- _What you should do_: Count every line in the data below where "scene" occurs, then state that number and nothing more.

Start of Input

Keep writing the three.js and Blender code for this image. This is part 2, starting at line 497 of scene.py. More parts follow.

End of Input
Start of Input

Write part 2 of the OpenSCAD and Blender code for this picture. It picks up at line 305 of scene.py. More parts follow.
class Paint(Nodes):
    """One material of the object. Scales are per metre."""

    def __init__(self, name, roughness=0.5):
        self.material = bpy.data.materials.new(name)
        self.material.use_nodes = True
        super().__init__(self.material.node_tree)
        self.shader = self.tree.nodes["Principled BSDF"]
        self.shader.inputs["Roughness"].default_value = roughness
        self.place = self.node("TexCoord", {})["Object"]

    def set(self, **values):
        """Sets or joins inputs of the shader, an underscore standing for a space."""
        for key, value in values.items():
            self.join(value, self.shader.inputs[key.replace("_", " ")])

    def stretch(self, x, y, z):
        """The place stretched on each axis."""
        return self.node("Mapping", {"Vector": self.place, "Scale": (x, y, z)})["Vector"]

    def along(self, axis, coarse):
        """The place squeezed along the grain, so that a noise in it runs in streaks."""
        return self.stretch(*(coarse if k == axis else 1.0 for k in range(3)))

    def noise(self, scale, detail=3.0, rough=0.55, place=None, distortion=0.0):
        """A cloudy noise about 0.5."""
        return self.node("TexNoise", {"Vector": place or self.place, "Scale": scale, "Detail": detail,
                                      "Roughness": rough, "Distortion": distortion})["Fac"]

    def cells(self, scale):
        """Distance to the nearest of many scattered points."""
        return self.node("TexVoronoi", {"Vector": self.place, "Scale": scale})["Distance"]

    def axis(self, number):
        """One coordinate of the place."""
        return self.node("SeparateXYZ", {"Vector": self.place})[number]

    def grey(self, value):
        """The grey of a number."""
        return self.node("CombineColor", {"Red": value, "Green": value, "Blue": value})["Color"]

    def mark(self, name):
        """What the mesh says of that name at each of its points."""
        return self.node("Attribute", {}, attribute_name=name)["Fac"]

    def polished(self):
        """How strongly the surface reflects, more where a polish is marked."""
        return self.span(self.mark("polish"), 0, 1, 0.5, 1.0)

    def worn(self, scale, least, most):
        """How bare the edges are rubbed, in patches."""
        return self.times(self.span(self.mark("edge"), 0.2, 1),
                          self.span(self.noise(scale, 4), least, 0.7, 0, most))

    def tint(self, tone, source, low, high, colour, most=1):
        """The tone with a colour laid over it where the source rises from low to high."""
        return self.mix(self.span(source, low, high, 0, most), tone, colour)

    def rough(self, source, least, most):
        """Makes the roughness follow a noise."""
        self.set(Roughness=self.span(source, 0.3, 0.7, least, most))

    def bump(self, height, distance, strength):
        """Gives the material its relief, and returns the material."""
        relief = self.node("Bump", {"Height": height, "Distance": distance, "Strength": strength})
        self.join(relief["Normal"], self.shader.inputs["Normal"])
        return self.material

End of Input

- _The result_: 2